Falling in Love with Close Reading: Chapters 1 and 2

I apologize for not getting this first post up sooner. I have been having some problems with my blog. I just installed a plugin that I hope will help prevent some of the slowness and page load issues you might have noticed. However, I used a similar plugin some years ago, and it totally messed up my blog, so if you notice something technically amiss, please let me know. On to the discussion of  Falling in Love with Close Reading: Lessons for Analyzing Texts—and Life.

In chapter one, Lehman and Roberts discuss New Criticism, suggesting that close reading really emerged for the first time as a means of “trying to tune out everything else while looking at the style, words, meter, structure, and so on, of a piece of writing” (2). They go on to discuss the other styles of literary critique that emerged either at the same time as or after New Criticism. It reminds me of something very interesting Jasper Fforde once said at a reading. Jasper Fforde is, if you haven’t heard of him, the writer of the popular Thursday Next series, and honestly, if you are a book nerd of any stripe, you should check out those books—especially the first few. Anyway, this was right after his dystopian novel Shades of Grey came out (not to be confused with the 50 shades variety). In this novel, people can only see one color, so they stratify society based on what color they can see. People who can see only grey are at the bottom. One person at the reading asked Fforde if he was trying to make a comment about racism with the novel. He said truthfully that he hadn’t thought about it, but then he went on to describe reading as a highly creative act. He added that a book only belongs to an author as long as he/she hasn’t shown it to anyone. After that, it belongs to the reader, too, and the reader brings everything he/she has read, experienced, or thought to bear on that book as well. It’s one of my favorite things anyone has ever said. I think it’s true that two people can read entirely different books. In fact, one person can read an entirely different book—I have read books at different times in my life and had very different reactions to them.

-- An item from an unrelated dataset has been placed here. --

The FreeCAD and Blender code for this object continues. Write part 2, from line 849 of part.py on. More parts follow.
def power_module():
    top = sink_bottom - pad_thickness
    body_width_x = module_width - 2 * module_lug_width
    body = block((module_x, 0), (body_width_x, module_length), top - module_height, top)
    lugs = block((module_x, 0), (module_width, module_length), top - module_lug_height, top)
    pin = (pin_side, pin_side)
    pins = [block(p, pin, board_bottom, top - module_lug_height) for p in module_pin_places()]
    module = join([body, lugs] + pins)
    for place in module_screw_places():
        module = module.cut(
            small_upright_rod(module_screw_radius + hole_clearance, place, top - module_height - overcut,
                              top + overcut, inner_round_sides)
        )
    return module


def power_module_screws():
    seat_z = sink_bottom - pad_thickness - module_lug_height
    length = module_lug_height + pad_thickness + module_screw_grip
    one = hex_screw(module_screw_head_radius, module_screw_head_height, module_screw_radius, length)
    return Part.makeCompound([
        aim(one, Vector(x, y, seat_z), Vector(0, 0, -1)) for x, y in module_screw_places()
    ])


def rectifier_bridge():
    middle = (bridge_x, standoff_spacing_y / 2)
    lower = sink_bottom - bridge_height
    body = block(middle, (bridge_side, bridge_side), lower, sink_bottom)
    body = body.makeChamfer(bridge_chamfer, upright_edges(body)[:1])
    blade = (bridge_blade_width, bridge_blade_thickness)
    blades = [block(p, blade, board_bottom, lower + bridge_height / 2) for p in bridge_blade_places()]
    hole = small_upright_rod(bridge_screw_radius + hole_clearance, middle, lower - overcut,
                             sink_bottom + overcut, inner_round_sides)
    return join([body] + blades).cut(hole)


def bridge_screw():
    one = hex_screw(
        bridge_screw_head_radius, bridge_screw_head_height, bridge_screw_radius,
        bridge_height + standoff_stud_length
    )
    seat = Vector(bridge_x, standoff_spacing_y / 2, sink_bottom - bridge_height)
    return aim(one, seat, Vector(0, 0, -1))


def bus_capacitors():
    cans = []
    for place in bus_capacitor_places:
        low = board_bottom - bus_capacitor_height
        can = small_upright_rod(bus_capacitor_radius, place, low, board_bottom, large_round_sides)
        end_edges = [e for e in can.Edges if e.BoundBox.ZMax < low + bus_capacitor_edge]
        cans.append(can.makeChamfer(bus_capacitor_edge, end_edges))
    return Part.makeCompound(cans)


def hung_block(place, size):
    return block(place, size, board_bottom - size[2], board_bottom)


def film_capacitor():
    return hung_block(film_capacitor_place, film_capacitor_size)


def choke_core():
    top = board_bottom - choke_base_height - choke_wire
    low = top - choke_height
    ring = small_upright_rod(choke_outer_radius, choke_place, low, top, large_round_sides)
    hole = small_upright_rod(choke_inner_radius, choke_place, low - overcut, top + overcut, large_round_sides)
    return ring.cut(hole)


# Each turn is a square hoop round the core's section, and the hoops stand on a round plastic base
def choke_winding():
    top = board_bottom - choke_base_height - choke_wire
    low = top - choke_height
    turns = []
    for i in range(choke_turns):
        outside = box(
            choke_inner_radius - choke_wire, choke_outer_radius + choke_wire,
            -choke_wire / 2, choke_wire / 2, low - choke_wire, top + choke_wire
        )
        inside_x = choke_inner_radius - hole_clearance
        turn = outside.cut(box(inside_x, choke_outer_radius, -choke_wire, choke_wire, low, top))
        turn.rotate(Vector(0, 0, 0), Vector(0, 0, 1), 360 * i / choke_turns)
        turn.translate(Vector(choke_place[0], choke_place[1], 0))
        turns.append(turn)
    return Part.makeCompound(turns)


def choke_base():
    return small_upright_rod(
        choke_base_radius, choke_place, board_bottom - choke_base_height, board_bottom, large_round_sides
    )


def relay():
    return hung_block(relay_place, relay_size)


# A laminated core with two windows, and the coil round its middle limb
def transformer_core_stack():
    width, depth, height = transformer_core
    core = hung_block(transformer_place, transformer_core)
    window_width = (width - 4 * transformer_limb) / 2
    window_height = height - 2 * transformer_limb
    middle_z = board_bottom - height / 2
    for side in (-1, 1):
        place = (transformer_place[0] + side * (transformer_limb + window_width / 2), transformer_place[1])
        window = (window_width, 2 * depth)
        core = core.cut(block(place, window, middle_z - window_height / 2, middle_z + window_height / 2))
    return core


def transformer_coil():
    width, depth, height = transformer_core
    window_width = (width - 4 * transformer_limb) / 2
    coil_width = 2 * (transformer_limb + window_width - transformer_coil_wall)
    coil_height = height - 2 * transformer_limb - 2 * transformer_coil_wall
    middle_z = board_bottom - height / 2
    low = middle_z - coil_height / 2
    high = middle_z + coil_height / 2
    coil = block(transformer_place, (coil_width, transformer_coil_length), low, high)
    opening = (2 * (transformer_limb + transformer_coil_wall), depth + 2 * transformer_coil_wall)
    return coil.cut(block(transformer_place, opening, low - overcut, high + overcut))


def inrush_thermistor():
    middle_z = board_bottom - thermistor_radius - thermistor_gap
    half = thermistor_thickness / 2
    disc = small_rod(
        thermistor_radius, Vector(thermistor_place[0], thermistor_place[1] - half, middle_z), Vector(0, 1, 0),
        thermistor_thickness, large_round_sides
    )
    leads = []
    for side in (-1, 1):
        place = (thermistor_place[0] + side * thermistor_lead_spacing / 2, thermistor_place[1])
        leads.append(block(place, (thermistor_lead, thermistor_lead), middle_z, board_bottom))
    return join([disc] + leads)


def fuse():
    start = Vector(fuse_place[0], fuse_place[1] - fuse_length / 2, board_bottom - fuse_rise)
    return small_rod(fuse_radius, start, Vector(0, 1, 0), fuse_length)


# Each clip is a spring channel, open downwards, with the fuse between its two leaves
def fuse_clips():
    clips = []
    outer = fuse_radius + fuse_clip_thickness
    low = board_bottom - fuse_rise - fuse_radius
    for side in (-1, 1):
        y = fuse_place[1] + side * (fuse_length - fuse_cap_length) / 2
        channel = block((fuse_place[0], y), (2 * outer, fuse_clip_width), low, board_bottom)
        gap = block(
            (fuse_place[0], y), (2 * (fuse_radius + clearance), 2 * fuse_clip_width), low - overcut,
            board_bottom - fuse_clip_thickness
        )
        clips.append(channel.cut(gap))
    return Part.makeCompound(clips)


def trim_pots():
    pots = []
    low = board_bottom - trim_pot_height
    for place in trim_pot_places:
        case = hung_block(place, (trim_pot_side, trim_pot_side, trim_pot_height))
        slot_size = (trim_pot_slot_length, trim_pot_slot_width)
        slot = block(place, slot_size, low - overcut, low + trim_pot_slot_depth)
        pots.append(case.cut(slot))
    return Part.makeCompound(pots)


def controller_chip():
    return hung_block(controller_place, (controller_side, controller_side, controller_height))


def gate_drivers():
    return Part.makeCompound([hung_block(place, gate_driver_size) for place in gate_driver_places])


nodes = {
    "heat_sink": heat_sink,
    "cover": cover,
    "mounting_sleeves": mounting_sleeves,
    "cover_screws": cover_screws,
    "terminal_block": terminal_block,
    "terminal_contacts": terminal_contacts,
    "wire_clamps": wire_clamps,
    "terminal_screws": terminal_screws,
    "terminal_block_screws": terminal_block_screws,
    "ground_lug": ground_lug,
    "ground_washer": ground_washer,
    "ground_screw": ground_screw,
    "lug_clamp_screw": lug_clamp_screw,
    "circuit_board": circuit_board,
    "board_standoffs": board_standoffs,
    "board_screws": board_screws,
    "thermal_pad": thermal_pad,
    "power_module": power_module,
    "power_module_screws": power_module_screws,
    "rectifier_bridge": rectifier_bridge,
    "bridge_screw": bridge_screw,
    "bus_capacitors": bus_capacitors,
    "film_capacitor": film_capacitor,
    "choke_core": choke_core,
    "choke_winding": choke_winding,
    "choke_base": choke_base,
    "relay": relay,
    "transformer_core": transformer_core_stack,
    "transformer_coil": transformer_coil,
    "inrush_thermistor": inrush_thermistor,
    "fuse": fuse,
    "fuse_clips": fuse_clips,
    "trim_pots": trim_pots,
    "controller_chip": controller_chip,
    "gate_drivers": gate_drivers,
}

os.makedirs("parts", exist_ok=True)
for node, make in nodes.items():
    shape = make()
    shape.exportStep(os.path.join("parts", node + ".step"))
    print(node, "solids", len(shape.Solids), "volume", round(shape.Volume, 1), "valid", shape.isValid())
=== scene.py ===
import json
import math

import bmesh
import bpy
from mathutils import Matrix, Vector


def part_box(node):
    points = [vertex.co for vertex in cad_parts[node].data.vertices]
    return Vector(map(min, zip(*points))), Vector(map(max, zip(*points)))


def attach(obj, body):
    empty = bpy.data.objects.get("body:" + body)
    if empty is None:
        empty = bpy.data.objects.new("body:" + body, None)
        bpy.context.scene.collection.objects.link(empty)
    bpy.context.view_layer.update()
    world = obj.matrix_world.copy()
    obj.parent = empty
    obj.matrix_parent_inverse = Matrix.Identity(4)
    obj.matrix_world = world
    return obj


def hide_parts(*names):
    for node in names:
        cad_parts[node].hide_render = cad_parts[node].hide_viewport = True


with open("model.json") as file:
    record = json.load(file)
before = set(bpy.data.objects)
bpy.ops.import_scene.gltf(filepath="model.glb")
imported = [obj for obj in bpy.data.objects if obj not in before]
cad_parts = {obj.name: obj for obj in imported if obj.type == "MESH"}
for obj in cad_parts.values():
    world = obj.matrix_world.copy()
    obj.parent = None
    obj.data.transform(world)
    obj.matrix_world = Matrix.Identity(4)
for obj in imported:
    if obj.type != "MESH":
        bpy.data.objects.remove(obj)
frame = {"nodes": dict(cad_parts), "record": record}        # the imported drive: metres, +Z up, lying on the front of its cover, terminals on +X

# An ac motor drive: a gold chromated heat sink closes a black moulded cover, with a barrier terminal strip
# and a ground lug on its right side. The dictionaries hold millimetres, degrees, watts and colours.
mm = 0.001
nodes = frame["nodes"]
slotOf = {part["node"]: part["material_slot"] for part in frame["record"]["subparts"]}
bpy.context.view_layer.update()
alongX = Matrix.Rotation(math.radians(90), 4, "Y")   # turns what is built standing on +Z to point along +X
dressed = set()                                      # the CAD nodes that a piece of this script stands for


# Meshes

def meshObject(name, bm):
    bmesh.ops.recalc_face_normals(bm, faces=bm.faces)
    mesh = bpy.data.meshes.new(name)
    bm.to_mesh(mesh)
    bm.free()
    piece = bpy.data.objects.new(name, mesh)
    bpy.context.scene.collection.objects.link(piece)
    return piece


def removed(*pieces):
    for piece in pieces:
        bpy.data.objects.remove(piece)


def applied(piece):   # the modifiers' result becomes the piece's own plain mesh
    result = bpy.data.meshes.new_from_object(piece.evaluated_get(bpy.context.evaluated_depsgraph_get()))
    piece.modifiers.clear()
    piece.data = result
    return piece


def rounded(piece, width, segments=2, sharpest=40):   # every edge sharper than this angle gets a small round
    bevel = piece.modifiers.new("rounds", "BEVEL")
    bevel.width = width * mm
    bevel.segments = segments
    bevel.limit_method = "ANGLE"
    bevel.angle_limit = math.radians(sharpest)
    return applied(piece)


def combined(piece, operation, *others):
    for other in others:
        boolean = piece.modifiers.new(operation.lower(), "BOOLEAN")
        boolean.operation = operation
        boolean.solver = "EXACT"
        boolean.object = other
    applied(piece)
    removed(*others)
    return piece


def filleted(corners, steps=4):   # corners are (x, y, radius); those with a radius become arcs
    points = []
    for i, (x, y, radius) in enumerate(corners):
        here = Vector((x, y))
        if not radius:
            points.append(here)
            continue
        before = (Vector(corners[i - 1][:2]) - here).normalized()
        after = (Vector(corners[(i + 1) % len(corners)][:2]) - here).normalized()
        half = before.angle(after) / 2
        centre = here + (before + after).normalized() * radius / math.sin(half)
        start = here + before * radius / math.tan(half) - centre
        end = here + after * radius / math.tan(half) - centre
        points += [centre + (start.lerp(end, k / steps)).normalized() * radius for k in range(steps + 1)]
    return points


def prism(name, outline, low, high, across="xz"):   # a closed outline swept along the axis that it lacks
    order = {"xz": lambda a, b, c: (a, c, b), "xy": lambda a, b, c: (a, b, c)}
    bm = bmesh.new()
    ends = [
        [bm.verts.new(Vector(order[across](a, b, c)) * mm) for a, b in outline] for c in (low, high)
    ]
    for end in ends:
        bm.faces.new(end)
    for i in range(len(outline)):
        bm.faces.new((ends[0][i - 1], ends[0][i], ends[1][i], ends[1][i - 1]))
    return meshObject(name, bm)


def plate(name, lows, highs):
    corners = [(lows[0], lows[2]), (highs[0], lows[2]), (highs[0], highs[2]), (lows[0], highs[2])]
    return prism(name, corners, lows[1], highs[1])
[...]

Anyway, that was a bit of a tangent, but I feel strongly that we can’t cut the reader out of equation. The reader is possibly more important to me than the author’s life (though I do find I discuss biography more with students when it seems more obvious to me that the author’s life impacted the work in some significant ways).

Lehman and Roberts go on to discuss the place of close reading in the CCSS. I think the bottom of page 3 is the first time I’ve ever seen a tweet cited! It’s interesting to think about the ways in which social media will impact the way we write and what we write about.

One thing I do like about this book is the cutaway figures that pull out the essentials: the definition of close reading on p. 4, the central tenets of close reading instruction on p. 5, and so on. It is helpful to have the big ideas emphasized.

Lehman and Roberts describe the structure they advocate for teaching close reading as a sort of “ritual,” and I like that thinking (7). The ritual involves

  1. Reading through lenses.
  2. Finding patterns.
  3. Using the patterns to understand the text.

When I taught Things Fall Apart for the first time, I feared my students would have a lot of trouble relating to Okonkwo and would probably dislike him quite a great deal. I don’t like him, truth be told, but I am able to sympathize with his plight. Achebe lays that foundation to help us see as readers where Okonkwo’s failings come from. But teenagers are much more critical and have a more difficult time with the other person’s point of view. So I decided that perhaps the way we should read the novel is in a detached way. We took on the role of anthropologists, studying the Ibo (Igbo), and we each picked a lens that interested us: gender, religion, farming, etc. We paid attention to what we could learn about the culture’s beliefs through our chosen lens. I think the students found the book more interesting, and they were able to think perhaps a bit more like scientists.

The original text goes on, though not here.